Bell: Gondek won’t play ‘scapegoat’ if Calgary drug site isn’t closed

‘If you’re trying to find a scapegoat it’s not me and it’s not my council,’ says Mayor Jyoti Gondek on being blamed if the Calgary drug site stays open

Mayor Gondek looks to be in a fighting mood.

The government of Premier Danielle Smith wants city council’s support to shut down a dangerous drug site at the Sheldon Chumir Health Centre in Calgary’s Beltline.

The site is a place that should have been deep-sixed long ago.

The crime, the social disorder, the ongoing concerns of a community who never wanted the drug site in the first place.

Coun. Dan McLean leads the charge.

Council will vote on whether to ask the province to send the site packing later this month.

Their drug site will close in the spring.

But Gondek seems to be setting up a reason to vote No while insisting the drug site isn’t working.

“It’s not appropriate to be signalling publicly that you want a city council to give you their blessing. There’s no blessing to give here. There is no role for the city council or the mayor in the decision-making about closing down the supervised consumption site,” says Gondek.

The mayor says you “cannot close down a supervised consumption site without an alternative plan. What I need from the province is a plan.”

You see where this is really going.

The mayor can say she is like almost everyone in Calgary. The drug site was a bad experiment.

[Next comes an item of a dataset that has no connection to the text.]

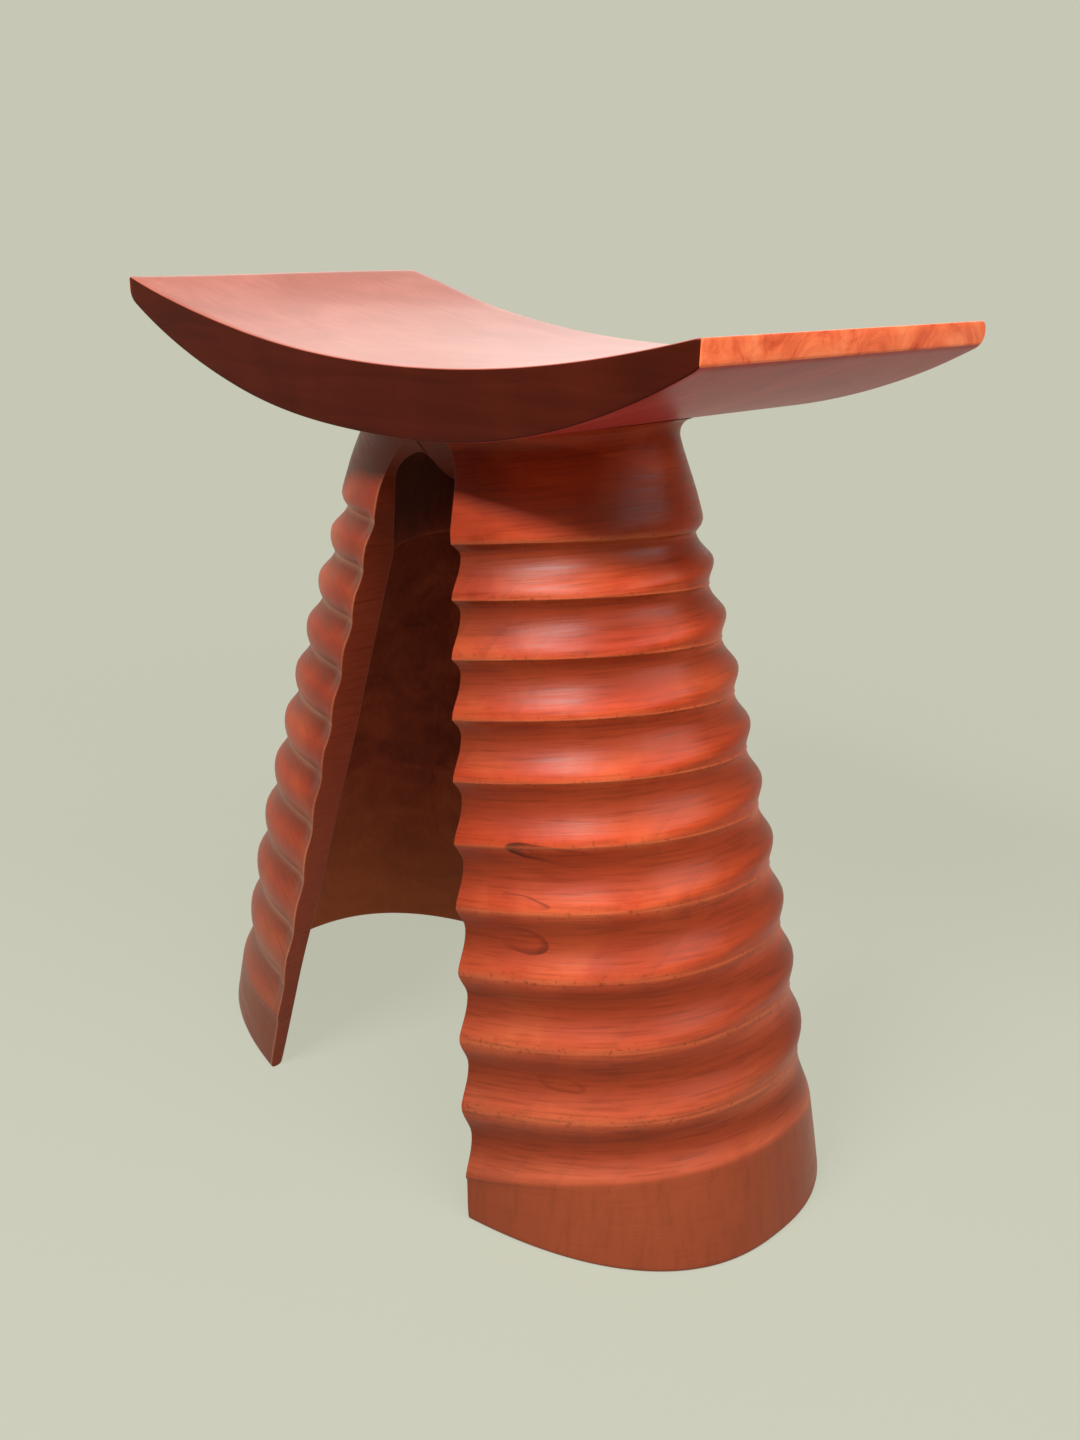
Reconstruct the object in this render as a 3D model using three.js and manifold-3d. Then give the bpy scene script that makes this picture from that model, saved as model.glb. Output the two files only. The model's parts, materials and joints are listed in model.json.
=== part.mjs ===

But she can also say because she doesn’t believe the province has a plan on what to do next and the city has no part to play deciding the fate of the site she can’t possibly ask the Smith government to get rid of it.

Her vote is No.

But Gondek must realize if she and most of city council vote No the story will be how city hall voted against closing the drug site and it will be the latest move in a sorry laundry list of loser moves.

The mayor already has her answer locked and loaded.

“If you’re trying to find a scapegoat it’s not me and it’s not my council.”

Earlier in the day, Gondek takes to social media.

She fires off a letter to Williams, the UCP cabinet minister committed to seeing the last of this Calgary drug site.

She wants to see his comprehensive plan.

The smart money says the provincial government’s plan will not be what Gondek wants to see because she wants to see more drug sites.

This Williams guy does not. This Williams guy is old-school conservative.

Gondek tells Williams over X that it only takes a phone call to talk.

“I’m waiting,” writes the mayor.

She didn’t have to wait long. Talk about same-day delivery.

Williams had a letter back to Gondek and the other members of city council in a matter of a few hours.

In government, that’s like breaking the world record in the 100-metre dash.

Williams says he is “looking for a solution that better supports Albertans struggling with addiction while keeping our communities safe.”

The man tells Gondek and council he has an obligation to ask them for their position on removing the drug site in Calgary “because of the responsibility and the relationship you have to the residents you represent.”

Williams ups the political voltage.

“It is clear Calgarians do not support, nor is it in the community’s interest to support opening new drug sites across the city.”

Williams and Gondek are really not seeing eye to eye.

With a lack of community support “any proposal to expand with new drug consumption sites is not an option I am willing to seriously consider.”

The man adds if city council wants to ask for more drug sites they’d better include a list of preferred locations in the city.

There aren’t any. Do you want a drug site in your neighbourhood? Hands up. Thought so.

Instead of more sites “as the mayor has publicly suggested,” he wants to spend money on addiction treatment, recovery services and mental health supports.

Williams points to detox beds, mobile overdose response teams, recovery communities.

He waits, like the rest of us, to see what this mayor and council will do in a few weeks.

All bets are off. After all, if anyone is capable of not doing the obvious right thing it’s this city hall.